4 min • Digitized on May 12, 2023

From A Defense of the Teachings of Mary, page 114
By St. John Henry Newman

(1.) Canisius:—

“We confess that in the cultus of Mary it has been, and is possible for corruptions to creep in; and we have a more than ordinary desire that the Pastors of the Church should be carefully vigilant here, and give no place to Satan, whose characteristic office it has ever been, while men sleep, to sow the cockle amid the Lord’s wheat. …

“For this purpose it is his wont gladly to avail himself of the aid of heretics, fanatics, and false Catholics, as may be seen in the instance of this Marianus cultus. This cultus, heretics, suborned by Satan, attack with hostility. …

“Thus too, certain mad heads are so demented by Satan, as to embrace superstitions and idolatries instead of the true cultus, and neglect altogether the due measures whether in respect to God or to Mary. Such indeed were the Collyridians of old. …

“Such that German herdsman a hundred years ago, who gave out publicly that he was a new prophet, and had had a vision of the Deipara, and told the people in her name to pay no more tributes and taxes to princes. …

“Moreover, how many Catholics does one see who, by great and shocking negligence, have neither care nor regard for her cultus, but, given to profane and secular objects, scarce once a year raise their earthly minds to sing her praises or to venerate her?”— De Mariá Deipará, p. 518.

(2.) Father Petau says, when discussing the teaching of the Fathers about the Blessed Virgin (de Incarn. xiv. 8.)—

“I will venture to give this advice to all who would be devout and panegyrical towards the Holy Virgin, viz. not to exceed in their piety and devotion to her, but to be content with true and solid praises, and to cast aside what is otherwise.

“The latter kind of 1dolatry, lurking, as St. Augustine says, nay implanted in human hearts, is greatly abhorrent from Theology, that is, from the gravity of heavenly wisdom, which never thinks or asserts any thing, but what is measured by certain and accurate rules.

“What that rule should be, and what caution is to be used in our present subject, I will not determine of myself; but according to the mind of a most weighty and most learned theologian, John Gerson, who in one of his Epistles proposes certain canons, which he calls truths, by means of which are to be measured the assertions of theologians concerning the Incarnation …

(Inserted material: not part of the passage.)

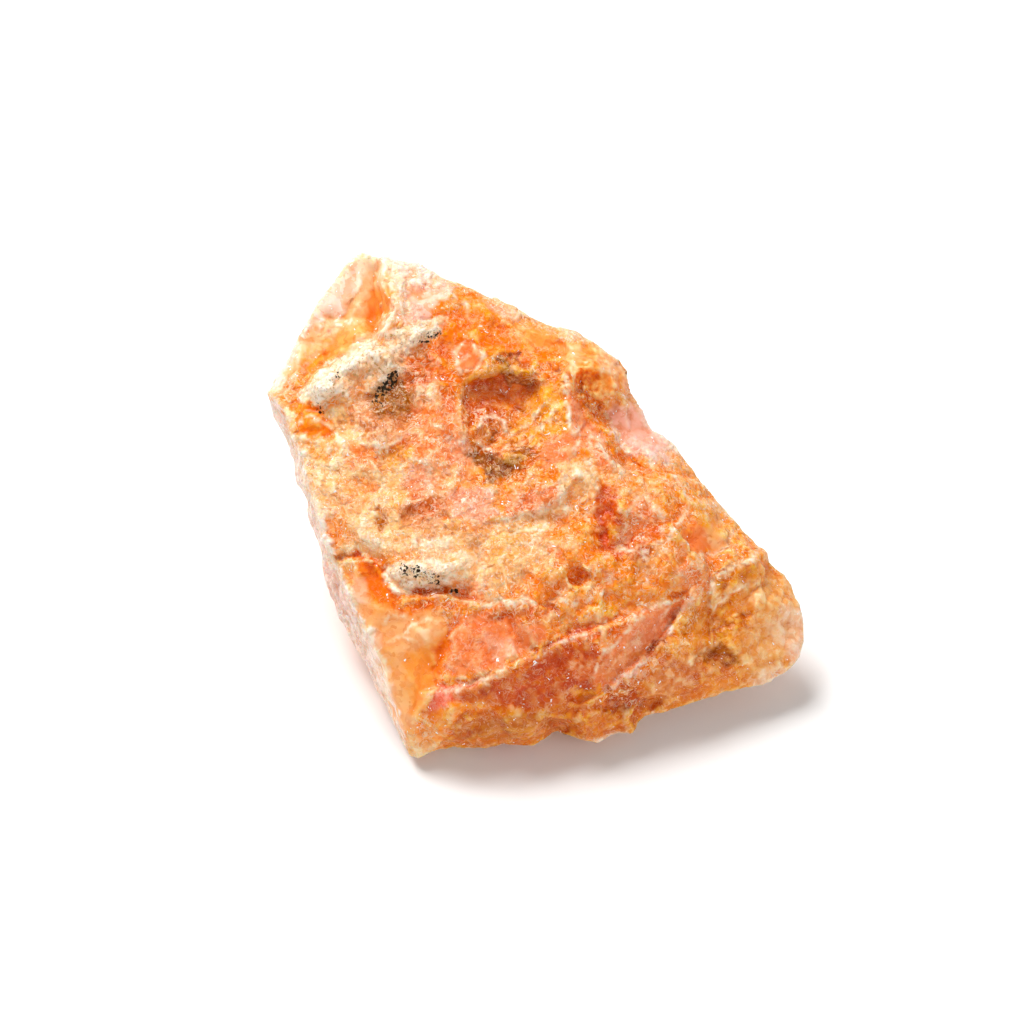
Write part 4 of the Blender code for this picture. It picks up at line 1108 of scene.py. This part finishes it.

“By these truly golden precepts Gerson brings within bounds the immoderate licence of praising the Blessed Virgin, and restrains it within the measure of sober and healthy piety. And from these it is evident that that sort of reasoning is frivolous and nugatory, in which so many indulge, in order to assign any sort of grace they please, however unusual, to the Blessed Virgin.

“For they argue thus; ‘Whatever the Son of God could bestow for the glory of His Mother, that it became Him in fact to furnish;’ or again, ‘Whatever honours or ornaments He has poured out on other saints, those all together hath He heaped upon His Mother;’ whence they draw their chain of reasoning to their desired conclusion; a mode of argumentation which Gerson treats with contempt as captious and sophistical.”

He adds, what of course we all should say, that, in thus speaking, he has no intention to curtail the liberty of pious persons in such meditations and conjectures, on the mysteries of faith, sacred histories and the Scripture text, as are of the nature of comments, supplements, and the like.